Les évolutions liées à l’IA et l’automatisation ne sont pas exemptes de critiques. L’opinion mining est par exemple régulièrement critiquée pour sa simplification des discours complexes (Lui, Buisson, 2015) et sa difficulté à garantir la représentativité des données collectées en raison de l’incertitude sur les identités exactes des utilisateurs. De même, les prédictions de l’IA sont à prendre avec des pincettes, elle est loin d’être un système de modélisation prédictive infaillible, mais un outil qui peut essentiellement répéter le langage.

Le veilleur n’a pas dit son dernier mot

Ces limites redéfinissent le rôle du veilleur dans le processus de veille. Bien que l’IA puisse gérer bon nombre de tâches répétitives et continue d’évoluer, l’humain demeure indispensable au cœur de cette mécanique. En effet, c’est lui qui initie ce processus, le pilote et mène la réflexion stratégique sous-jacente. Le veilleur, fort de son expérience, est maître des validations finales et effectue les ajustements nécessaires grâce à sa capacité critique. Cette capacité intuitive dont il est parfois difficile de dessiner les contours, est essentielle Comme l’a si bien dit Albert Einstein : “La connaissance s’acquiert par l’expérience, tout le reste n’est que de l’information.”

L’information et donc la veille par extension en elles-même n’ont de valeur que lorsqu’elles sont mises en action. C’est dans cette optique que Davison (2001) affirme : « Information only has value in a decision problem if it results in a change in some action to be taken by a decision maker ». En effet, la veille ne se limite pas à l’analyse et à la collecte de l’information, elle implique des échanges avec les destinataires de celle-ci. Si l’IA peut véritablement assister le veilleur au quotidien, il en tirera les conclusions permettant de guider et rassurer le décideur dans ses choix.

Imaginez un instant recevoir une alerte de la part de votre dispositif vous indiquant que le nombre de mentions de marques explose. Vous êtes alors confronté à une masse informe d’informations, composées de chiffres, de graphiques et données en tous genres. À ce stade, il revient au veilleur de recomposer les événements et le fil de l’histoire afin de lui donner forme, cohérence et intelligibilité. La production de sens passe aussi par une médiation que seul l’humain est (encore) capable de produire.

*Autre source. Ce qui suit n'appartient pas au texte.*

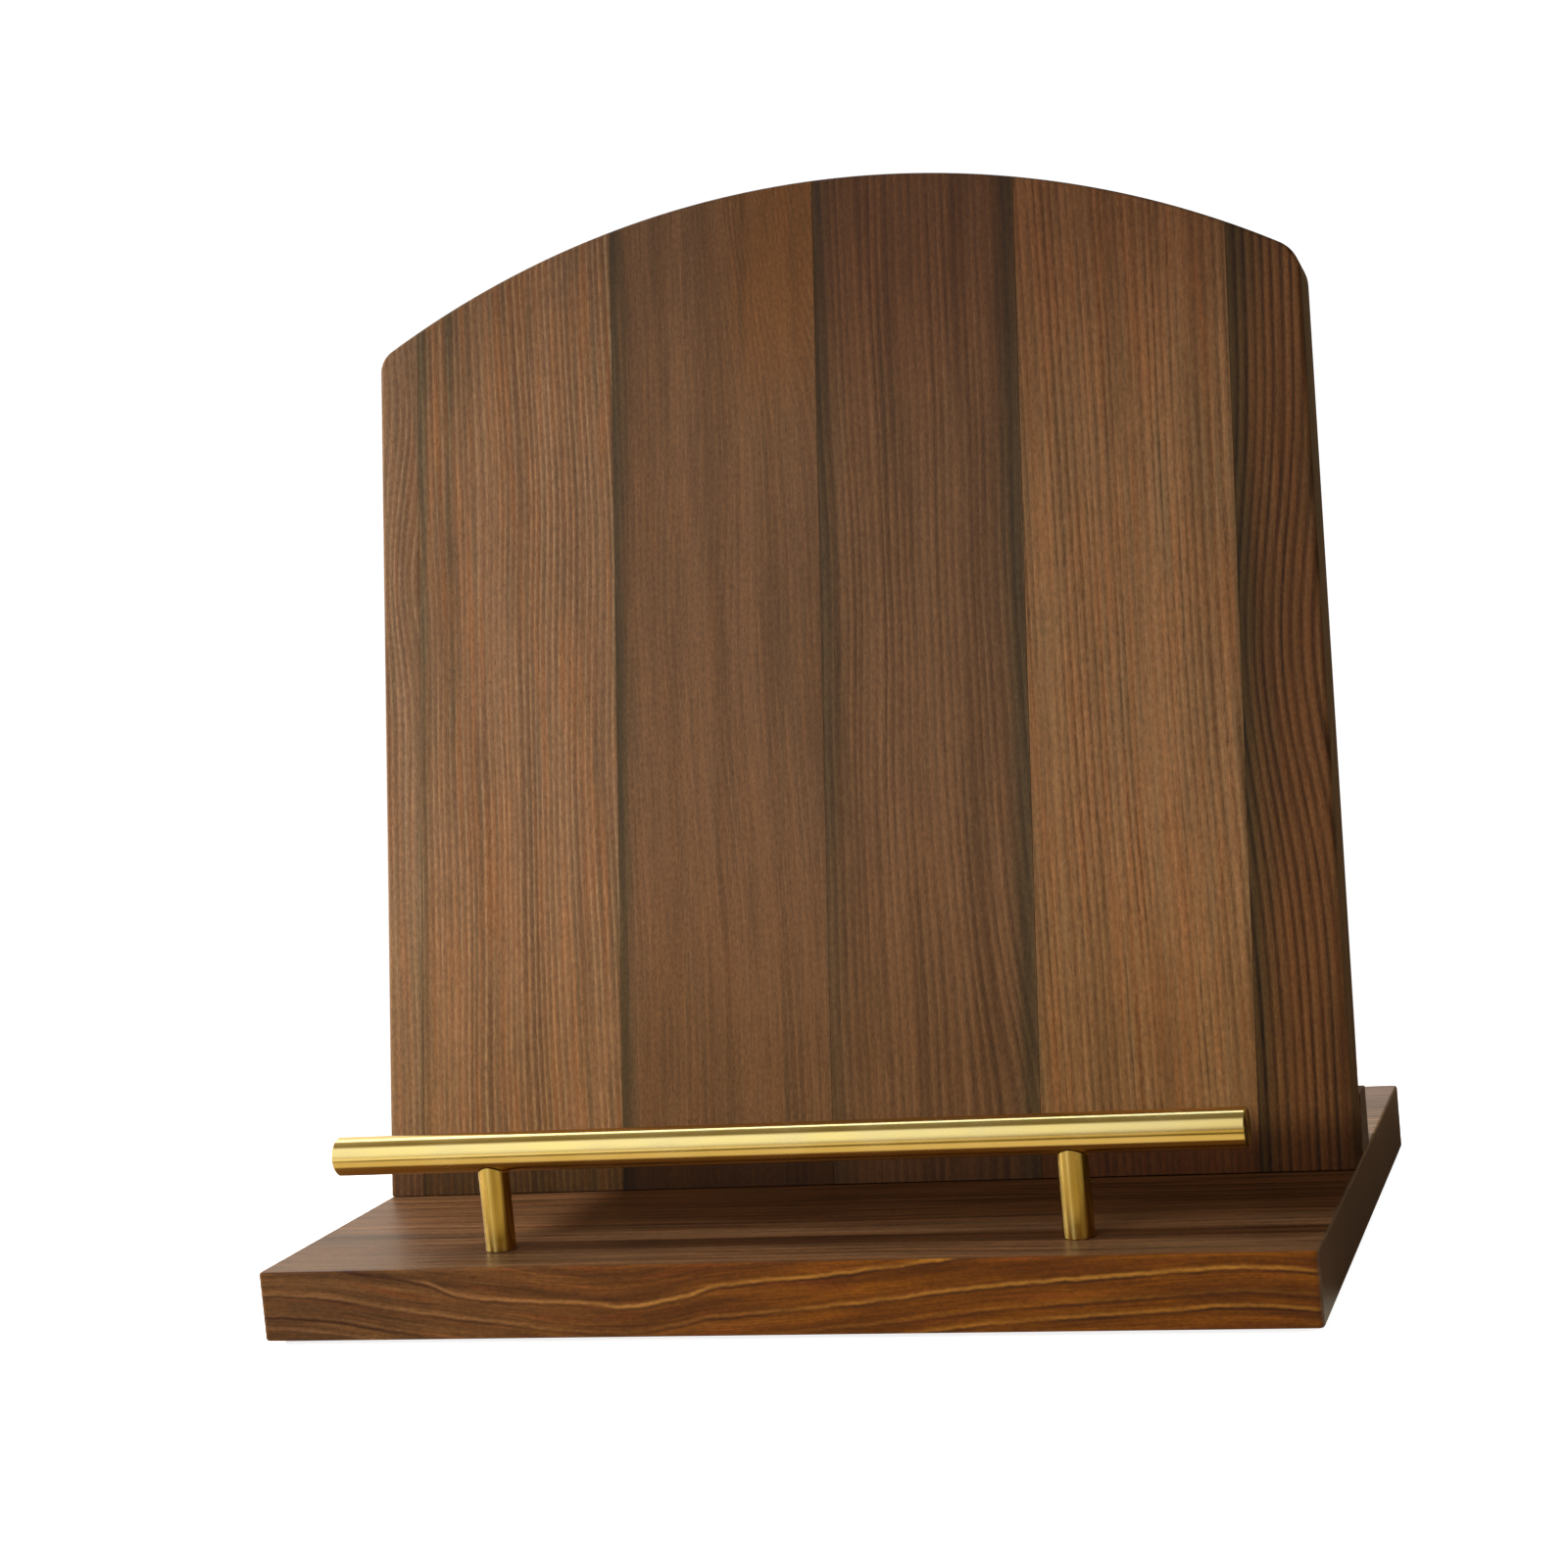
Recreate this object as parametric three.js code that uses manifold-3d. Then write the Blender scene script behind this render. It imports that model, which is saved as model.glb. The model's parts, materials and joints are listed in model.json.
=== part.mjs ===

Adopter une posture réflexive

Dépasser les prévisions alarmistes de l’impact de l’IA sur les métiers de la veille et le postulat de la nécessité de prendre le train de l’innovation, nous amène à interroger la pratique. Chaque avancée, synonyme d’incertitude, n’est pas seulement une source d’angoisse, mais la porte ouverte à toutes les opportunités. C’est bien la combinaison de l’innovation technique et de la musicalité de l’esprit humain qui donne toute sa valeur au travail de veille. Il s’agit donc de questionner sa pratique et l’enrichir en intégrant les possibilités offertes par l’IA dans l’optique continuelle d’une production opérationnelle et actionnable pour les décideurs. Fluidifier les processus grâce à l’IA, replacer l’analyse au cœur du travail de veille et souligner l’apport humain devrait nous permettre d’envisager l’avenir du veilleur sous un jour plus optimiste.